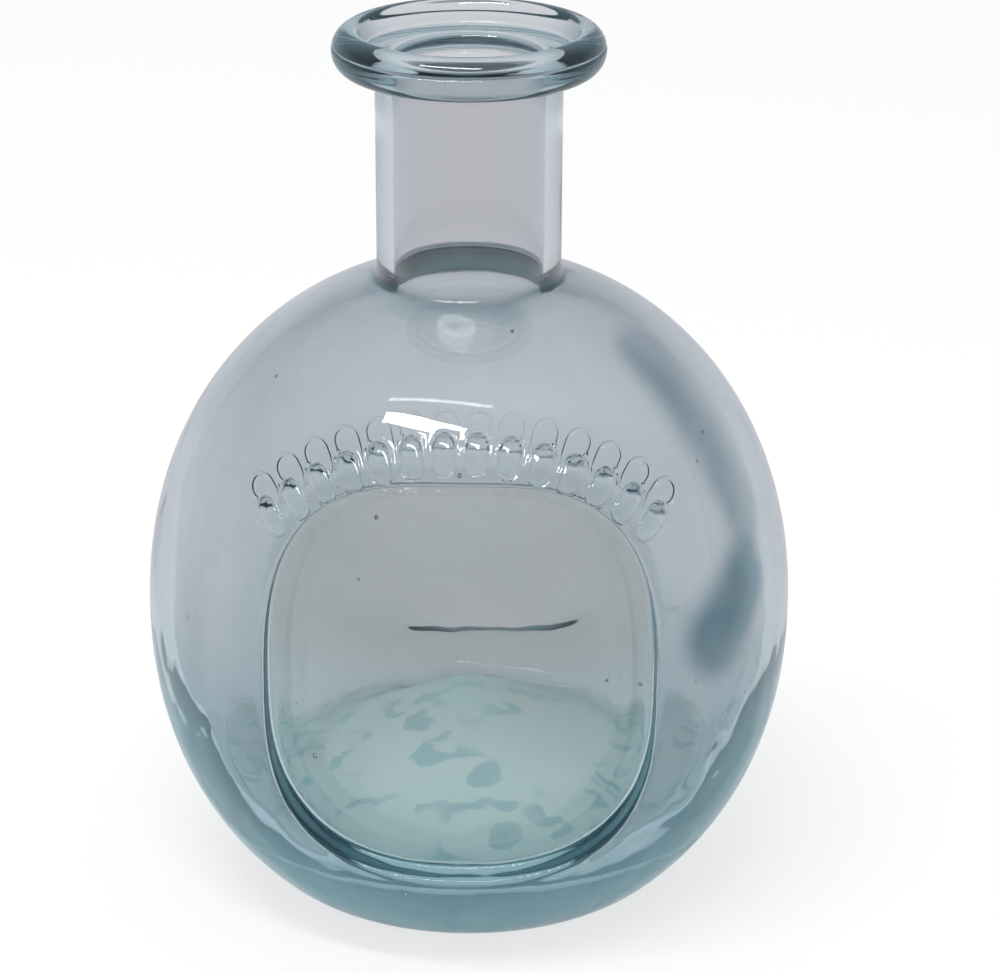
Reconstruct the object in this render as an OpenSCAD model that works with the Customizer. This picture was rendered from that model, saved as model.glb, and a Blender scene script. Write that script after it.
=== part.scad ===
// Round glass bottle with a rolled lip, a recessed squarish panel front and back,
// and an arc of raised beads over the front panel. One blown piece of glass.
// Millimetres, +Z up, standing on the origin, front panel towards -Y.

/* [Body] */
// Height of the whole bottle, from the table to the crest of the lip
bottle_h = 172; // [164:0.5:180]
// Widest outside diameter of the round body
body_d = 127.6; // [118:0.2:138]
// Height of the widest point above the table
belly_h = 55.4; // [50:0.1:58]
// How far the upper curve would reach above the widest point
dome_h = 70.1; // [66:0.1:76]
// How far the lower curve would reach below the widest point
bowl_h = 68.6; // [64:0.1:74]
// Fullness of the upper curve, 2 is an ellipse
dome_full = 2.11; // [2:0.01:2.3]
// Fullness of the lower curve, 2 is an ellipse
bowl_full = 2.13; // [2:0.01:2.3]
// Rounding between the lower curve and the flat foot
heel_soft = 3; // [2.5:0.1:3.2]

/* [Glass] */
// Wall of the upper body
wall = 4.4; // [3.6:0.1:5.4]
// Glass between the floor inside and the push-up under it
base_t = 5.5; // [4:0.1:7]
// How far the inner curve would reach below the widest point
cavity_bowl_h = 56; // [53:0.5:57]
// Height of the top of the raised floor above the table
hill_z = 36; // [30:0.5:38]
// Fall of the raised floor for each unit outwards
hill_slope = 0.6; // [0.4:0.01:0.65]
// Radius over which its top is rounded
hill_tip = 6; // [3:0.5:12]
// Rounding between the inner curve and the floor
floor_soft = 6; // [4:0.5:9]
// Radius of the push-up at the table
kick_r = 33; // [30:0.1:33.5]
// Rise of the push-up for each unit inwards from the table
kick_slope = 2; // [1.4:0.05:3]
// Rounding between the rise of the push-up and its top
kick_soft = 5; // [3:0.5:8]

/* [Neck and lip] */
// Outside diameter of the neck
neck_d = 35.6; // [32:0.1:39]
// Straight bore that takes the stopper
bore_d = 28.9; // [27:0.1:29.6]
// Softness of the outer join of neck and shoulder
neck_soft = 6.3; // [4:0.1:9]
// Softness of the inner join of neck and shoulder
throat_soft = 9; // [6:0.5:11]
// Radius of the circle the rolled lip follows
lip_r = 22.3; // [21:0.1:24]
// Half the width of the rolled lip
lip_w = 3.6; // [3:0.1:4.2]
// Half the height of the rolled lip
lip_h = 4.1; // [3.4:0.1:4.8]
// Radius of the cove under the lip
cove_r = 2.2; // [1.2:0.1:2.4]
// Radius of the crease inside the mouth
crease_r = 19.9; // [18:0.1:20.4]
// Depth of the crease below the top of the lip
crease_z = 4.1; // [3:0.1:5]
// How far the shelf inside the mouth falls from the crease to the bore
shelf_drop = 0.9; // [0.2:0.1:1.4]
// Width of the rounding between the shelf and the bore
shelf_soft = 1.6; // [0.8:0.1:2.2]
// Height of the rounding between the shelf and the bore
shelf_fall = 1.6; // [0.8:0.1:2.2]

/* [Panels] */
// Width of the recessed panels
panel_w = 72.3; // [64:0.1:76]
// Height of the recessed panels
panel_h = 77.4; // [70:0.1:79]
// Height of their middle above the widest point
panel_up = 5.2; // [3:0.1:6]
// Squareness of their outline, 2 is an ellipse
panel_square = 2.83; // [2.4:0.01:4]
// Depth of the recess
recess = 4.8; // [3:0.1:5.2]

/* [Beads] */
// Number of raised beads over the front panel
bead_n = 14; // [8:1:15]
// Width of a bead
bead_w = 4.7; // [3.6:0.1:5]
// Length of a bead
bead_l = 6.8; // [5.6:0.1:8]
// How far a bead stands out
bead_out = 0.9; // [0.5:0.1:1.2]
// Radius of the arc the beads follow
arc_r = 51; // [49:0.5:53]
// Half the angle the row of beads takes
arc_half = 43.5; // [36:0.5:45]

/* [Hidden] */
$fn = 96;
glass_tint = [0.72, 0.84, 0.85, 0.45];
body_r = body_d / 2;
neck_r = neck_d / 2;
bore_r = bore_d / 2;
lip_z = bottle_h - lip_h;   // height of the circle that the lip follows
cavity_r = body_r - wall;
cavity_dome_h = dome_h - 1.2 * wall;
shelf_z = bottle_h - crease_z - shelf_drop;   // height of the shelf at the bore
bore_top = shelf_z - shelf_fall;              // height at which the straight bore ends
land = 0.4;            // flat left on the crest of the lip
past_top = 1;          // how far the outline of the void runs past the crest
arc_drop = 1.5;        // arc centre below the widest point
pad_edge = 3;          // how far the pad inside reaches past the panel
panel_root = 20;       // how far from the axis the panel blocks start

// Radius of a round form at height z above its widest point
function bulge(z, r, up, down, full_up, full_down) =
    z > 0 ? r * pow(max(0, 1 - pow(z / up, full_up)), 1 / full_up)
          : r * pow(max(0, 1 - pow(-z / down, full_down)), 1 / full_down);

// Larger of a and b, with the corner between them rounded over a width k
function soft_max(a, b, k) =
    let (t = max(0, min(1, 0.5 + 0.5 * (a - b) / k))) b + (a - b) * t + k * t * (1 - t);

// Outer and inner radius at height z above the widest point; in is the depth below the skin
function skin_r(z, in = 0) = bulge(z, body_r - in, dome_h - in, bowl_h - in, dome_full, bowl_full);
function shoulder_r(z) = soft_max(skin_r(z), neck_r, neck_soft);
function cavity_wall_r(z) = bulge(z, cavity_r, cavity_dome_h, cavity_bowl_h, dome_full, 2);
function throat_r(z) = soft_max(cavity_wall_r(z), bore_r, throat_soft);
foot_r = skin_r(-belly_h - heel_soft);        // outer edge of the flat foot

// Raised floor inside: height above the table at radius r
function hill(r) = hill_z - hill_slope * (norm([r, hill_tip]) - hill_tip);

// Push-up under the base: height above the table at radius r
function kick(r) =
    max(0, -soft_max(base_t - hill(r), kick_slope * (r - kick_r), kick_soft));

// Rolled lip: cove, then the half ellipse from its underside to its crest
function lip_outline() = concat(
    [for (a = [180 : -15 : 90])
        [neck_r + cove_r + cove_r * cos(a), lip_z - lip_h - cove_r + cove_r * sin(a)]],
    [for (a = [-90 : 7.5 : 90]) [lip_r + lip_w * cos(a), lip_z + lip_h * sin(a)]]);

// Outside of the glass, right half, from the axis under the base to the axis at the top
function glass_outline() = concat(
    [for (i = [0 : 16]) let (r = kick_r * i / 16) [r, kick(r)]],
    [[foot_r, 0]],
    [for (i = [1 : 35]) let (z = -bowl_h * cos(90 * i / 36), r = skin_r(z))
        if (z > -belly_h - heel_soft) [r, belly_h + soft_max(z, -belly_h, heel_soft)]],
    [for (i = [0 : 33])
        let (z = dome_h * sin(90 * i / 34)) [shoulder_r(z), belly_h + z]],
    lip_outline(),
    [[0, bottle_h]]);

// Inside of the glass, right half, from the floor up through the bore and out of the mouth
function void_outline() = concat(
    [[0, hill_z]],
    [for (i = [1 : 35]) let (z = -cavity_bowl_h * cos(90 * i / 36), r = cavity_wall_r(z))
        [r, belly_h + soft_max(z, hill(r) - belly_h, floor_soft)]],
    [for (i = [0 : 32])
        let (z = cavity_dome_h * sin(90 * i / 32)) [throat_r(z), belly_h + z]],
    [for (i = [0 : 6]) let (a = 15 * i)
        [bore_r + shelf_soft * (1 - cos(a)), bore_top + shelf_fall * sin(a)]],
    [for (i = [0 : 7]) let (a = 90 * i / 8)
        [crease_r + (lip_r - land - crease_r) * (1 - cos(a)), bottle_h - crease_z * (1 - sin(a))]],
    [[lip_r - land, bottle_h], [lip_r - land, bottle_h + past_top], [0, bottle_h + past_top]]);

// Squarish outline of the panels, grown by g on every side
function panel_outline(g) =
    [for (a = [0 : 6 : 354])
        let (c = cos(a), s = sin(a), n = 2 / panel_square)
        [(panel_w / 2 + g) * sign(c) * pow(abs(c), n), (panel_h / 2 + g) * sign(s) * pow(abs(s), n)]];

// Straight block with that outline, standing out to the front and to the back
module panel_blocks(g) {
    for (turn = [0, 180]) rotate([0, 0, turn])
        translate([0, -panel_root, belly_h + panel_up]) rotate([90, 0, 0])
            linear_extrude(height = body_r) polygon(panel_outline(g));
}

// Round form that lies a given depth below the skin of the body
module deeper(depth) {
    translate([0, 0, belly_h]) rotate_extrude()
        polygon(concat([[0, depth - bowl_h]],
            [for (i = [1 : 47]) let (a = -90 + 180 * i / 48, q = a > 0 ? dome_h : bowl_h)
                [skin_r((q - depth) * sin(a), depth), (q - depth) * sin(a)]],
            [[0, dome_h - depth]]));
}

// What the two recesses take away from the outside
module recesses() {
    difference() {
        panel_blocks(0);
        deeper(recess);
    }
}

// What the pads behind the recesses keep of the glass
module pads() {
    difference() {
        panel_blocks(pad_edge);
        deeper(recess + wall);
    }
}

// Point on the skin of the front over the arc, at angle a and distance r from its centre
function on_skin(a, r, sunk) =
    let (x = r * sin(a), z = r * cos(a) - arc_drop, q = skin_r(z) - sunk)
    [x, -sqrt(q * q - x * x), belly_h + z];

// Rod with round ends between two points
module rod(p, q, r) {
    d = q - p;
    len = norm(d);
    translate(p) rotate([0, acos(d[2] / len), atan2(d[1], d[0])]) {
        cylinder(r = r, h = len);
        sphere(r = r);
        translate([0, 0, len]) sphere(r = r);
    }
}

// Row of beads over the front panel
module beads() {
    sunk = bead_w / 2 - bead_out;
    reach = (bead_l - bead_w) / 2;
    for (i = [0 : bead_n - 1]) {
        a = arc_half * (2 * i / (bead_n - 1) - 1);
        rod(on_skin(a, arc_r - reach, sunk), on_skin(a, arc_r + reach, sunk), bead_w / 2);
    }
}

module bottle() {
    color(glass_tint) difference() {
        union() {
            difference() {
                rotate_extrude() polygon(glass_outline());
                recesses();
            }
            beads();
        }
        difference() {
            rotate_extrude() polygon(void_outline());
            pads();
        }
    }
}

bottle();
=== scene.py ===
"""Looks of a round glass bottle with a rolled lip, recessed panels and a row of beads.

The bottle is one closed skin of glass. Its rows run from the middle of the foot up the
outside, over the lip, down the bore and across the floor inside, and its outline follows
the same formulas as the part's source. Metres, +Z up, front panel towards -Y.
"""

import logging
import math
from dataclasses import dataclass, field
from enum import Enum
from typing import Any, Callable, Sequence

import bpy
import numpy as np
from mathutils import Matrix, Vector


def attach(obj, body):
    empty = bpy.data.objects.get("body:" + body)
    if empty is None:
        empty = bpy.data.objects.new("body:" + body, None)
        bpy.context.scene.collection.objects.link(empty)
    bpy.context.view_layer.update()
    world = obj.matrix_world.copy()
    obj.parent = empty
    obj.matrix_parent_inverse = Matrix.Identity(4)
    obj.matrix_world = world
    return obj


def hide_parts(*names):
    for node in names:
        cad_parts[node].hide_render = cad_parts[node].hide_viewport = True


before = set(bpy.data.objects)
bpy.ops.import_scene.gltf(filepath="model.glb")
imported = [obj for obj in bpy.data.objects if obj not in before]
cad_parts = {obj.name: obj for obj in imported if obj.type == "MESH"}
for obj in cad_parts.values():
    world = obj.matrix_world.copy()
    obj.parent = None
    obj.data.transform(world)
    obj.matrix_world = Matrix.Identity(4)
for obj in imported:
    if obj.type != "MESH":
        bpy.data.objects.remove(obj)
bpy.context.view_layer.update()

LOG = logging.getLogger("bottle")
MM = 0.001

Node = bpy.types.Node
Socket = bpy.types.NodeSocket
Tree = bpy.types.NodeTree
Colour = tuple[float, float, float]
Band = tuple[float, float]


# ---------------------------------------------------------------------------
# Node helpers
# ---------------------------------------------------------------------------


def operator(operation: str, swap: bool = False) -> Callable[["Signal", Any], "Signal"]:
    """A method of Signal that adds one Math node.

    Args:
        operation: Name of the operation.
        swap: Whether the signal comes second.

    Returns:
        The method.
    """

    def method(self: "Signal", other: "Signal | float") -> "Signal":
        """Result of the operation on the signal and another number."""
        return self.kit.math(operation, *((other, self) if swap else (self, other)))

    return method


class Signal:
    """A number that flows through a node tree, with Python's operators."""

    __add__ = __radd__ = operator("ADD")
    __sub__, __rsub__ = operator("SUBTRACT"), operator("SUBTRACT", swap=True)
    __mul__ = __rmul__ = operator("MULTIPLY")
    __truediv__, __rtruediv__ = operator("DIVIDE"), operator("DIVIDE", swap=True)
    __pow__ = operator("POWER")
    at_least, at_most = operator("MAXIMUM"), operator("MINIMUM")
    above, below = operator("GREATER_THAN"), operator("LESS_THAN")

    def __init__(self, kit: "NodeKit", socket: Socket) -> None:
        self.kit = kit
        self.socket = socket

    def size(self) -> "Signal":
        """Absolute value."""
        return self.kit.math("ABSOLUTE", self)

    def line(self, middle: float, width: float) -> "Signal":
        """A soft line: 1 where the signal is at middle, falling to 0 over a width.

        Args:
            middle: Value on which the line lies.
            width: Distance at which it has fallen to about a third.

        Returns:
            The height of the line.
        """
        share = (self - middle) / width
        return self.kit.math("EXPONENT", share * share * -1.0)

    def ease(self, low: float, high: float) -> "Signal":
        """Smooth step from 0 at low to 1 at high.

        Args:
            low: Value where the step starts.
            high: Value where it ends; it may be below low.

        Returns:
            The smooth step.
        """
        node = self.kit.add(
            "ShaderNodeMapRange",
            {"interpolation_type": "SMOOTHSTEP"},
            {"Value": self, "From Min": low, "From Max": high},
        )
        return Signal(self.kit, node.outputs["Result"])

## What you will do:
Reproduce, without alteration, solely the lines beginning at the line that includes "rotate_extrude() polygon(void_outline());" and ending at the line that includes "import numpy as np", both lines included.

## Exercise answer:
            rotate_extrude() polygon(void_outline());
            pads();
        }
    }
}

bottle();
=== scene.py ===
"""Looks of a round glass bottle with a rolled lip, recessed panels and a row of beads.

The bottle is one closed skin of glass. Its rows run from the middle of the foot up the
outside, over the lip, down the bore and across the floor inside, and its outline follows
the same formulas as the part's source. Metres, +Z up, front panel towards -Y.
"""

import logging
import math
from dataclasses import dataclass, field
from enum import Enum
from typing import Any, Callable, Sequence

import bpy
import numpy as np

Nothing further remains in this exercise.